To address risk of mismatched NfApp versions, AOSM now supports NF level rollback on failure. With this option enabled, if an NfApp operation fails, both the failed NfApp, and all prior completed NfApps, can be rolled back to initial version state. This method minimizes, or eliminates, the amount of time the NF is exposed to NfApp version mismatches. The optional rollback on failure feature works as follows:

  • A user initiates an sSNS reput operation and enables rollback on failure.
  • A snapshot of the current NfApp versions is captured and stored.
  • The snapshot is used to determine the individual NfApp actions taken to reverse actions that completed successfully.
    • "helm install" action on deleted components,
    • "helm rollback" action on upgraded components,
    • "helm delete" action on newly installed components
  • NfApp failure occurs, AOSM restores the NfApps to the snapshot version state before the upgrade, with most recent actions reverted first.

Note

  • AOSM doesn't create a snapshot if a user doesn't enable rollback on failure.
  • A rollback on failure only applies to the successfully completed NFApps.
    • Use the testOptions, installOptions, or upgradeOptions parameters to control rollback of the failed NfApp.

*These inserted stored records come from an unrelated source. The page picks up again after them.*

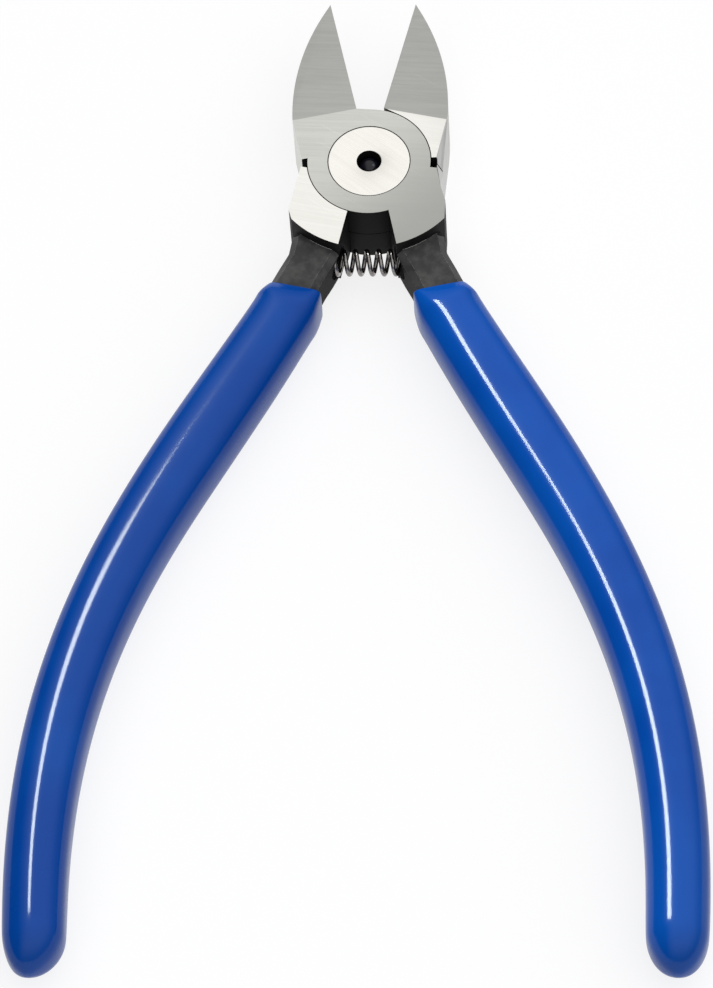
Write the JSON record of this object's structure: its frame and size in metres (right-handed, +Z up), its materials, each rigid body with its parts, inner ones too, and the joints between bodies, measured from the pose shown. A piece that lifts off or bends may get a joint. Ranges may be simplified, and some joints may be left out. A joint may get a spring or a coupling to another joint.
{
  "type": "flush cut pliers",
  "caption": "Spring-opened flush cutting pliers with lapped steel levers on a flush disc pivot and dipped blue vinyl grips, lying open with the flush side up.",
  "frame": {"origin": "on the pivot axis, at the back face of the head, which lies on the table", "axes": "+Y towards the blade tips, +X to the right seen from the flush side, +Z up out of the flush side along the pivot axis"},
  "size_m": [0.079, 0.1282, 0.0094],
  "materials": {
    "ground_steel": "fine-ground carbon steel on the head, black oxide on the tangs",
    "polished_steel": "bright fine-ground steel",
    "black_oxide": "black oxide steel, semi-gloss",
    "spring_steel": "oiled spring wire",
    "blue_vinyl": "glossy dipped vinyl, royal blue"
  },
  "bodies": {
    "front_lever": {"front_lever": "ground_steel", "right_grip": "blue_vinyl", "pivot_disc": "polished_steel", "pivot_back_disc": "polished_steel", "pivot_pin": "black_oxide", "return_spring": "spring_steel"},
    "rear_lever": {"rear_lever": "ground_steel", "left_grip": "blue_vinyl"}
  },
  "joints": [
    {"name": "jaw_pivot", "type": "hinge", "parent": "front_lever", "child": "rear_lever", "pos_m": [0, 0, 0.0047], "axis": [0, 0, 1], "range_deg": [0, 24], "stiffness_Nm_per_rad": 0.5, "springref_deg": -6.88, "deforming": ["return_spring"]}
  ]
}
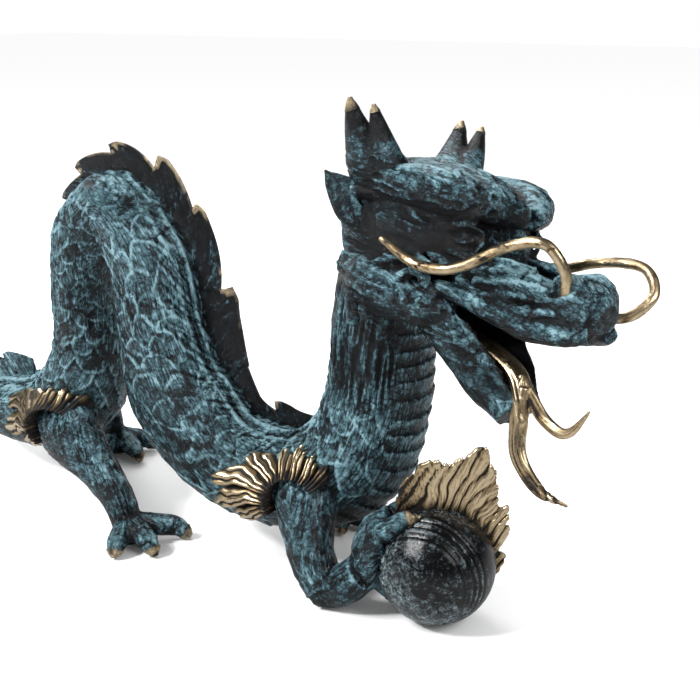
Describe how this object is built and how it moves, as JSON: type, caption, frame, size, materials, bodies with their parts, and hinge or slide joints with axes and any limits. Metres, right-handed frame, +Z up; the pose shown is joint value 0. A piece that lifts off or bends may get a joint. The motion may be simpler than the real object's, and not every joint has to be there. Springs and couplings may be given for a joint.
{
  "type": "dragon sculpture",
  "caption": "Cast bronze eastern dragon in a rearing coil, toothed crest, flame-frilled legs, forked tongue, long whiskers and a flaming pearl held in its forepaw.",
  "frame": {"origin": "on the floor under the middle of the whole figure, where its paws and the pearl stand", "axes": "+X the way the dragon walks, from tail to muzzle; +Y its left; +Z up"},
  "size_m": [0.4961, 0.1314, 0.2472],
  "materials": {
    "verdigris_bronze": "black-brown bronze under mottled blue-green verdigris, brushed, satin",
    "pearl_bronze": "dark waxed bronze with thin blue-green patina, satin gloss",
    "polished_brass": "polished brass with dark wax left in the grooves"
  },
  "bodies": {
    "root": {"dragon": "verdigris_bronze", "flaming_pearl": "pearl_bronze", "right_whisker": "polished_brass", "left_whisker": "polished_brass", "forked_tongue": "polished_brass"}
  },
  "joints": []
}
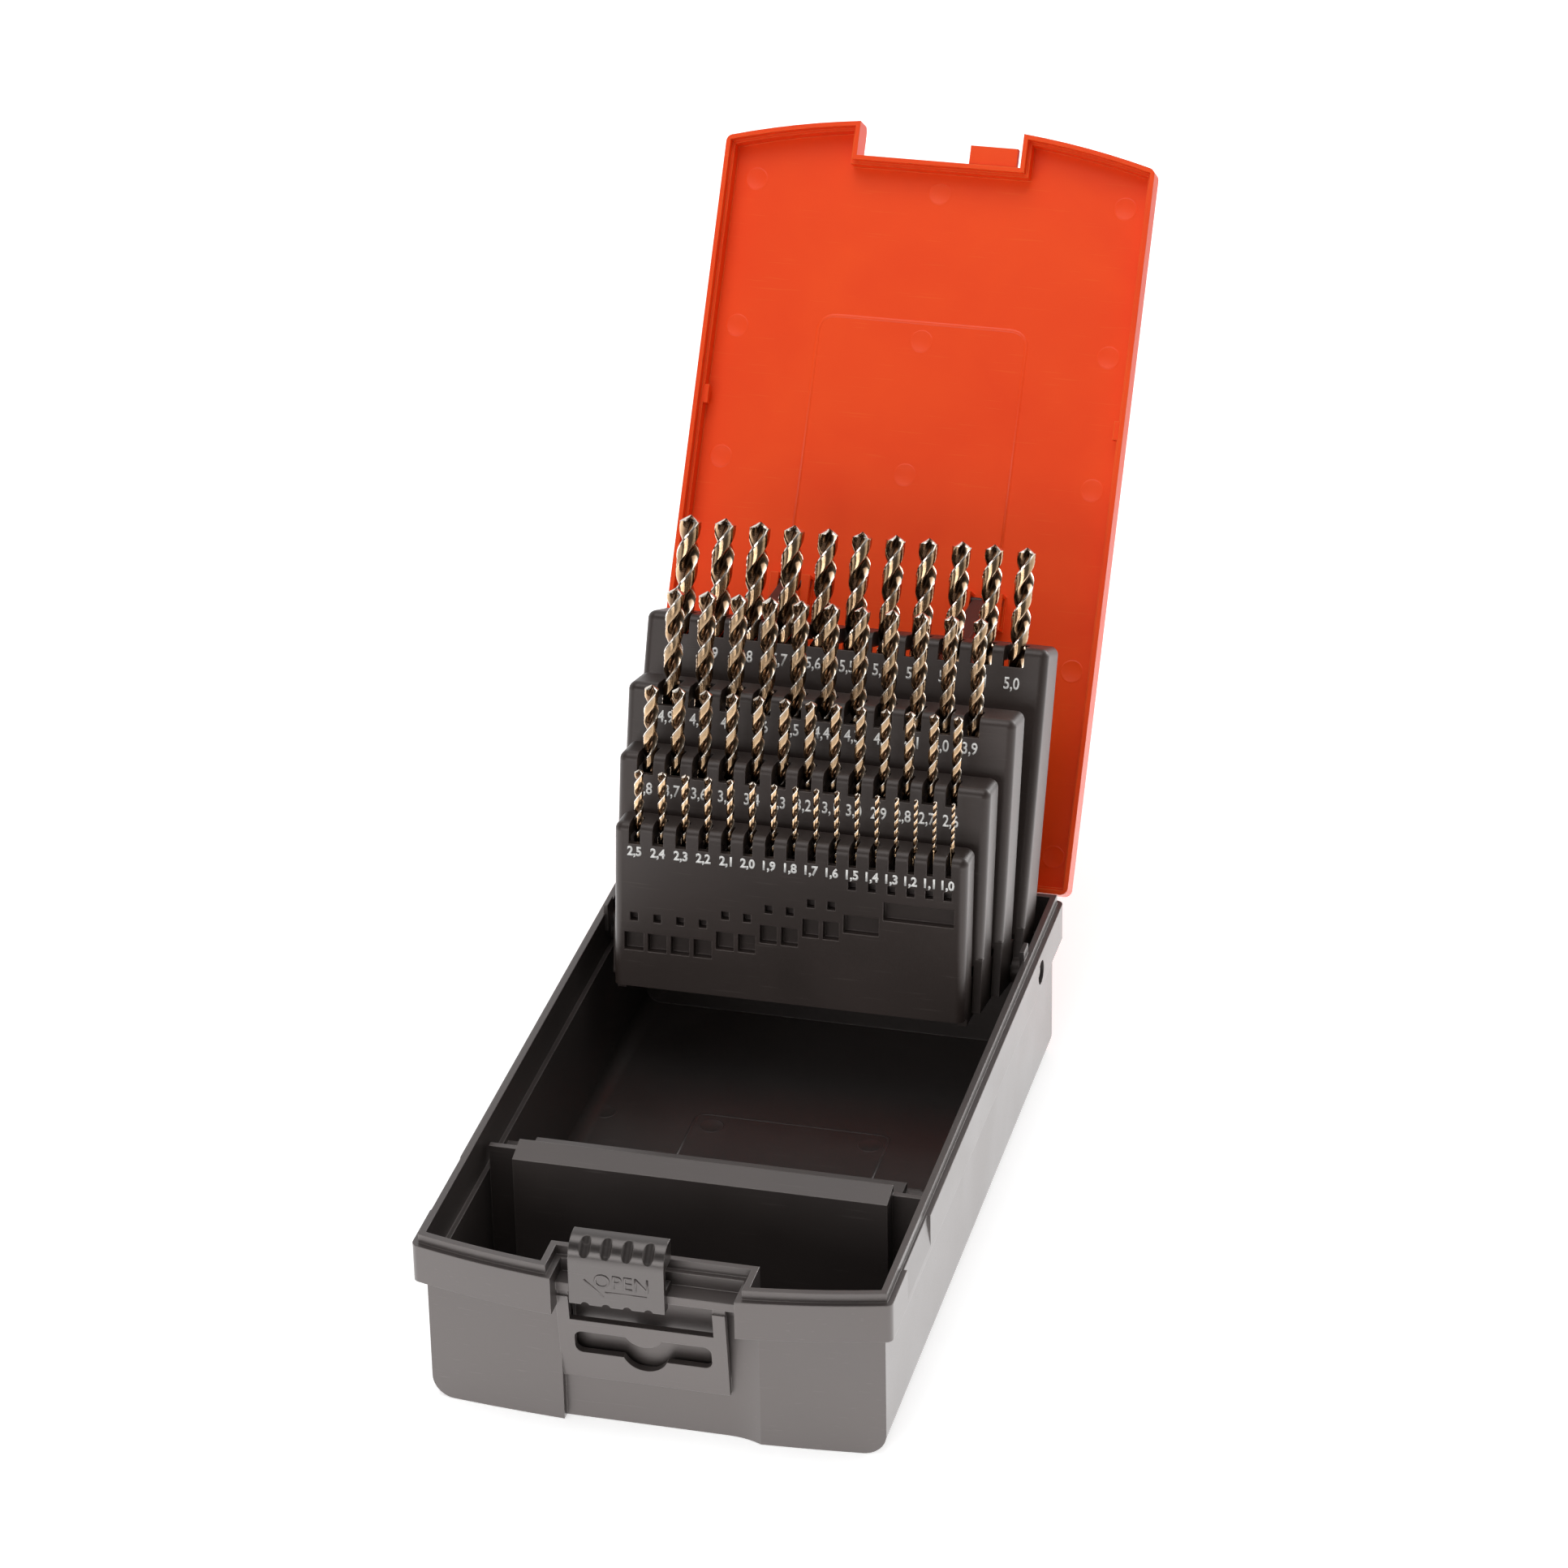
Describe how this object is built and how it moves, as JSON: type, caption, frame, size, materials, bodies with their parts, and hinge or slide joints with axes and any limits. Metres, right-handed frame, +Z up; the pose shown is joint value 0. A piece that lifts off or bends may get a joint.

AOSM returns the following operational status and messages, given the respective results:

  - Upgrade Succeeded
    - Provisioning State: Succeeded
    - Message: <empty>
  - Upgrade Failed, Rollback Succeeded
    - Provisioning State: Failed
    - Message: Application(<ComponentName>) : <Failure Reason>; Rollback succeeded
  - Upgrade Failed, Rollback Failed
    - Provisioning State: Failed
    - Message: Application(<ComponentName>) : <Failure reason>; Rollback Failed (<RollbackComponentName>) : <Rollback Failure reason>

How to configure rollback on failure

The most flexible method to control failure behavior is to extend a new configuration group schema (CGS) parameter, rollbackEnabled, to allow for configuration group value (CGV) control via roleOverrideValues in the NF payload. First, define the CGS parameter:

{
  "description": "NF configuration",
  "type": "object",
  "properties": {
    "nfConfiguration": {
      "type": "object",
      "properties": {
        "rollbackEnabled": {
          "type": "boolean"
        }
      },
      "required": [
        "rollbackEnabled"
      ]
    }
  }
}

Note

  • If the nfConfiguration isn't provided through the roleOverrideValues parameter, by default the rollback is disabled.

With the new rollbackEnable parameter defined, the Operator can now provide a run time value, under roleOverrideValues, as part of NF reput payload.

example:
{
  "location": "eastus",
  "properties": {
    // ...
    "roleOverrideValues": [
          "{\"nfConfiguration\":{\"rollbackEnabled\":true}}",
            "{\"name\":\"nfApp1\",\"deployParametersMappingRuleProfile\":{\"applicationEnablement\" : \"Disabled\"}}",
            "{\"name\":\"nfApp2\",\"deployParametersMappingRuleProfile\":{\"applicationEnablement\" : \"Disabled\"}}",
          //... other nfapps overrides
       ]
  }
}

Note

  • Each roleOverrideValues entry overrides the default behavior of the NfAapps.
  • If multiple entries of nfConfiguration are found in the roleOverrideValues, then the NF reput is returned as a bad request.

How to troubleshoot rollback on failure

Understand pod states

Understanding the different pod states is crucial for effective troubleshooting. The following are the most common pod states:

  • Pending: Pod scheduling is in progress by Kubernetes.
  • Running: All containers in the pod are running and healthy.
  • Failed: One or more containers in the pod are terminated with a nonzero exit code.
  • CrashLoopBackOff: A container within the pod is repeatedly crashing and Kubernetes is unable to restart it.
  • ContainerCreating: Container creation is in progress by the container runtime.

Check pod status and logs

First start by checking pod status and logs using a kubectl command:

$ kubectl get pods
$ kubectl logs <pod-name>

The get pods command lists all the pods in the current namespace, along with their current status. The logs command retrieves the logs for a specific pod, allowing you to inspect any errors or exceptions. To troubleshoot networking problems, use the following commands:

$ kubectl get services
$ kubectl describe service <service-name>

The get services command displays all the services in the current namespace. The command provides details about a specific service, including the associated endpoints, and any relevant error messages. If you're encountering issues with PVCs, you can use the following commands to debug them:

$ kubectl get persistentvolumeclaims
$ kubectl describe persistentvolumeclaims <pvc-name>

The "get persistentvolumeclaims" command lists all the PVCs in the current namespace. The describe command provides detailed information about a specific PVC, including the status, associated storage class, and any relevant events or errors.